Dieser zweite Erweiterungsbeitrag mit dem Titel „Schweizer Beitrag an ausgewählte EU-Mitgliedstaaten“ soll dort anknüpfen, wo der erste für die Neumitglieder aufgehört hat. Er wird in Form von zwei Rahmenkrediten ausgezahlt: einem weiteren Beitrag zum Abbau von Ungleichheiten, der von der DEZA und dem SECO vor allem in Osteuropa umgesetzt wird, und einem Beitrag von 200 Millionen Franken zur Bewältigung der Migration aus und durch Osteuropa, für den das Staatssekretariat für Migration zuständig ist.

Der Haken: Das Parlament hat entschieden, dass Verpflichtungen auf der Grundlage der Rahmenkredite nicht eingegangen werden, solange die EU „diskriminierende Maßnahmen“ gegen die Schweiz erlasse. Gemeint ist vor allem die sogenannte Börsenäquivalenz, welche die EU im vergangenen Jahr hat auslaufen lassen. Da die Schweiz nicht zur EU gehört, muss die Schweizer Börse von der EU als gleichwertig anerkannt werden, damit Schweizer Händler Zugang zu EU-Märkten erhalten. Die EU hat diese Anerkennung aus Sicht der Schweiz deshalb nicht verlängert, weil die Verhandlungen zwischen Brüssel und Bern über ein gemeinsames Rahmenabkommen zu den bilateralen Beziehungen stocken.
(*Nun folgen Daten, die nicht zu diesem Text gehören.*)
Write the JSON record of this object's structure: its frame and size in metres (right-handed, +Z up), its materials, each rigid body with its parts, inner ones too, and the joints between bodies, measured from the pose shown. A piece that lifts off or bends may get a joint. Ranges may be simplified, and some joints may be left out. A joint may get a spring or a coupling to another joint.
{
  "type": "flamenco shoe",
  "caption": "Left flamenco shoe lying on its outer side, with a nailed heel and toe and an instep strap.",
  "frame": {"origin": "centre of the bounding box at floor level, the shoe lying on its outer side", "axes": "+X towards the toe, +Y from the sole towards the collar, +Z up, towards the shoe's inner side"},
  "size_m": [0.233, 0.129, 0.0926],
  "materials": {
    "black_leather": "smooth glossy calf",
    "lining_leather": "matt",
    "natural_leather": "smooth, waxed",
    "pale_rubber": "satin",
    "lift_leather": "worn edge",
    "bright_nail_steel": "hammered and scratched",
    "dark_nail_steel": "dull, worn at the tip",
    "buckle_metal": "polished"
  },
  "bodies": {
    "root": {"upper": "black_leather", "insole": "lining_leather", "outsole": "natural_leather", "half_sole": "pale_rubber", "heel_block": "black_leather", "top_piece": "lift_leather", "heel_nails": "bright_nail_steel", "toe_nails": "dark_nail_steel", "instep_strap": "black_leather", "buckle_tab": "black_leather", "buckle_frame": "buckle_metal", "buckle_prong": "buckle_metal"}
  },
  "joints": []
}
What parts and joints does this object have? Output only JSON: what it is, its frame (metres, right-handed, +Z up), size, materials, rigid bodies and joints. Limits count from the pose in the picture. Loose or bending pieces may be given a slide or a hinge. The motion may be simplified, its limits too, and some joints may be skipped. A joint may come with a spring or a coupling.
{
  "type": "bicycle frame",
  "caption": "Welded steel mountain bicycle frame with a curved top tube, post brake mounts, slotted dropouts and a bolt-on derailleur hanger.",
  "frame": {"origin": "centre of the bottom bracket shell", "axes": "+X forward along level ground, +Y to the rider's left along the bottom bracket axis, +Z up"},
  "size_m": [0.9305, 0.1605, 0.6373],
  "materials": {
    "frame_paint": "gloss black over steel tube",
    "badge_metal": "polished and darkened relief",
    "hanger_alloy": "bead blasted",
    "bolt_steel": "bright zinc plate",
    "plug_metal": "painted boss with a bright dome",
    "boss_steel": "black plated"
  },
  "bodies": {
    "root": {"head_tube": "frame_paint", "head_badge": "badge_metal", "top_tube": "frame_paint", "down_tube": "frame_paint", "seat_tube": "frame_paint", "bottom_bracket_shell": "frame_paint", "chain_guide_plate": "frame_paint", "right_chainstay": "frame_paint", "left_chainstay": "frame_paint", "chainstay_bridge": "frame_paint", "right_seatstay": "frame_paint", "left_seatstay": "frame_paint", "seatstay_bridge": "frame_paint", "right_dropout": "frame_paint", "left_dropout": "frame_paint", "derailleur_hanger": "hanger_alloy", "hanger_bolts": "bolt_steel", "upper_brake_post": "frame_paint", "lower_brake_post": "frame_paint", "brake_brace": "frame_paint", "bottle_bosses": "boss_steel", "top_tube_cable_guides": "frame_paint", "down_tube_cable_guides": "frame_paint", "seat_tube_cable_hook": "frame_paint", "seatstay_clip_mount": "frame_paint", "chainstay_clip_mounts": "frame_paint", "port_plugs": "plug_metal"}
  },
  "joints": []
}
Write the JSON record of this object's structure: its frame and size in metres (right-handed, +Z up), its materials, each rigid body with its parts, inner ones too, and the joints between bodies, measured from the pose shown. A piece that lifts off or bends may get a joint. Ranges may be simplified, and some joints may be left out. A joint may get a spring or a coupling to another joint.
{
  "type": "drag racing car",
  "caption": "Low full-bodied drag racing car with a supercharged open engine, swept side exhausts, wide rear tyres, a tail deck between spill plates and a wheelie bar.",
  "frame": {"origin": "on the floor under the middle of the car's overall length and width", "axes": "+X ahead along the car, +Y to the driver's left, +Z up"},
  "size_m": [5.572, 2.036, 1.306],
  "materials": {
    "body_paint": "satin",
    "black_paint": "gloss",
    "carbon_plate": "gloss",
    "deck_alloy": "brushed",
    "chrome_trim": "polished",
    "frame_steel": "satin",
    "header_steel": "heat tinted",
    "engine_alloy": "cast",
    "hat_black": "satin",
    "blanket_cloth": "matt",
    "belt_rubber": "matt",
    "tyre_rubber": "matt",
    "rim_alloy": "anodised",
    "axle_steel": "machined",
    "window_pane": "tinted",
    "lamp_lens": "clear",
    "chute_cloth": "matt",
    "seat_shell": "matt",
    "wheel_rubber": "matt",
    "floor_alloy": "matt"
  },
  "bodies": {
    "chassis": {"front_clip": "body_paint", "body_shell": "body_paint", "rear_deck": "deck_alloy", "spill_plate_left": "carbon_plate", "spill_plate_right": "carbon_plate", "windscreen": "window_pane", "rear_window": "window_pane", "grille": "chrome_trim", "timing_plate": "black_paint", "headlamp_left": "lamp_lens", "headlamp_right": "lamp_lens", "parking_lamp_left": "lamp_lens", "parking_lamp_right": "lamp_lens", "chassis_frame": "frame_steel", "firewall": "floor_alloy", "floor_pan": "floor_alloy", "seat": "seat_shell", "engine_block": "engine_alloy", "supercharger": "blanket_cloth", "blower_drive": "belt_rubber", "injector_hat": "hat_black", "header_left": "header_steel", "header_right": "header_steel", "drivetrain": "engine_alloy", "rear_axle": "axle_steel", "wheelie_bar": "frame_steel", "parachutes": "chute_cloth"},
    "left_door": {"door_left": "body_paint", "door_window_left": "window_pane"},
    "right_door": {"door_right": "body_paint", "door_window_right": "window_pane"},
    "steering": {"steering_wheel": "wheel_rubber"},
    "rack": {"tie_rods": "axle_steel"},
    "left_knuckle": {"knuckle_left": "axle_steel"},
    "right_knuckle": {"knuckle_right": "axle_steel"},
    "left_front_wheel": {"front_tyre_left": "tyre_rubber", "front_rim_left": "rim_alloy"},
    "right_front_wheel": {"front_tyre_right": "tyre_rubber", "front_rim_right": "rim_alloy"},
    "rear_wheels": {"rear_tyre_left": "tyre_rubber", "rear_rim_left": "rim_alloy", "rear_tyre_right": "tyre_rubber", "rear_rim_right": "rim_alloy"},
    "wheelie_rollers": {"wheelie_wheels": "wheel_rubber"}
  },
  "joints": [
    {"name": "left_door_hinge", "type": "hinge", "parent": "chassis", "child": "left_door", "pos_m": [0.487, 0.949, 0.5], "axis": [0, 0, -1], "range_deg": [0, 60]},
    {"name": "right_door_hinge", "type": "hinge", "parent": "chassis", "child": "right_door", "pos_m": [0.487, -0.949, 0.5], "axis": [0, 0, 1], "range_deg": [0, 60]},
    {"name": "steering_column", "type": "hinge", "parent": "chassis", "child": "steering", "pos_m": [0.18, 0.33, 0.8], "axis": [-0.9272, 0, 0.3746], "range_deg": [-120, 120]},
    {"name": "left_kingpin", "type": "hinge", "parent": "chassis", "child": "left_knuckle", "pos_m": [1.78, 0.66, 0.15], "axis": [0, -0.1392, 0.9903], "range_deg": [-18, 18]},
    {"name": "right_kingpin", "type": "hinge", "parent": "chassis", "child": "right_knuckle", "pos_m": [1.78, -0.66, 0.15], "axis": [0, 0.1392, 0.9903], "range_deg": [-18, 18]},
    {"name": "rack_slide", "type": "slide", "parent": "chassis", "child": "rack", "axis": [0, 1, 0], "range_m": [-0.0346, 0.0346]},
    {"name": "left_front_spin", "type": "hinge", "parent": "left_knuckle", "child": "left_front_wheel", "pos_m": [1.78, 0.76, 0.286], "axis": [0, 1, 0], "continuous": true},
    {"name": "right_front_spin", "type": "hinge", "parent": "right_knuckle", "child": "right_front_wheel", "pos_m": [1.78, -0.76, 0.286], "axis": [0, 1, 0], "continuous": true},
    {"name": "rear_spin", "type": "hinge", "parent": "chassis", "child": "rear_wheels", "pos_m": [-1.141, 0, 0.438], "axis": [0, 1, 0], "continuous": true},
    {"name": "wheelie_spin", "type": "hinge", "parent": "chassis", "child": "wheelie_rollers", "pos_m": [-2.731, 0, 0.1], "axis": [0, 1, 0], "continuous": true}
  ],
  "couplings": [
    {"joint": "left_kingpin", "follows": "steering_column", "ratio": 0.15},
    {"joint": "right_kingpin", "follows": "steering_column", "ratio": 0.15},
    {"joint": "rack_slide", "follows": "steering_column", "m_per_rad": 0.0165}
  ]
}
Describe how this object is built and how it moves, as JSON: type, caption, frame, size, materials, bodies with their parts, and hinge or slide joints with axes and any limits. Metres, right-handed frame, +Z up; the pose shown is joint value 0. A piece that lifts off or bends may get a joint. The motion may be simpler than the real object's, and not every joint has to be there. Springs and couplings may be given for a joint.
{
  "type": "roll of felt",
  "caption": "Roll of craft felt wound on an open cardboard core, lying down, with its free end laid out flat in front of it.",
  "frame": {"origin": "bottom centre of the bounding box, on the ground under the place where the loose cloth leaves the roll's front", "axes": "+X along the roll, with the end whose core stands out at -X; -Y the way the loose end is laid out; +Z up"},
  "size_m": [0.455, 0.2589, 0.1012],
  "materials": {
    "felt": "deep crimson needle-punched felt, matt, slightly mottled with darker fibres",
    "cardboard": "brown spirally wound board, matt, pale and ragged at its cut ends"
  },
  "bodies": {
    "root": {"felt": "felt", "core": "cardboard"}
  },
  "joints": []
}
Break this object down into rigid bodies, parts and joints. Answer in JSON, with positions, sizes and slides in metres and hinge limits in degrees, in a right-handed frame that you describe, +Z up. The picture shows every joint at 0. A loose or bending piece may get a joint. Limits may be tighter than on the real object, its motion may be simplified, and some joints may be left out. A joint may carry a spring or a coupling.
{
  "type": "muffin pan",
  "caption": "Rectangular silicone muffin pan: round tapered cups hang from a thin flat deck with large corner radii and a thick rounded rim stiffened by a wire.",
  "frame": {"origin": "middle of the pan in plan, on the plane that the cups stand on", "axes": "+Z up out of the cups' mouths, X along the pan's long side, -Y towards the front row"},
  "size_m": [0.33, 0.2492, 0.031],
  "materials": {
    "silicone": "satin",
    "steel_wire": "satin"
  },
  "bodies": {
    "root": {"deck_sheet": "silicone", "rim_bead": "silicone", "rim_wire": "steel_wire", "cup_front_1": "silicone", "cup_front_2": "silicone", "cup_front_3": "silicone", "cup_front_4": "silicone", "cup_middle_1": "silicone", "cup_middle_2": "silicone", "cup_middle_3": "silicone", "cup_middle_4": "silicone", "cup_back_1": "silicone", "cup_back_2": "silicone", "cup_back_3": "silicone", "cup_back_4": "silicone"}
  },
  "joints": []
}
Das Ja des Parlaments zum zweiten Beitrag hat jedoch den Startschuss für die Vorbereitung neuer Projekte gegeben. Sie werden nun mit den Partnerländern ausgehandelt und sollen Anfang 2021 dem Bundesrat vorgelegt werden. Erst wenn der die Abkommen mit den Partnerländern unterzeichnet, werden die Zahlungen ausgelöst. Ob sich die Schweiz von der EU weiter diskriminiert fühlt, was die Unterzeichnung verhindern könnte, wird der Bundesrat nach Konsultation der außenpolitischen Kommissionen beider Kammern entscheiden.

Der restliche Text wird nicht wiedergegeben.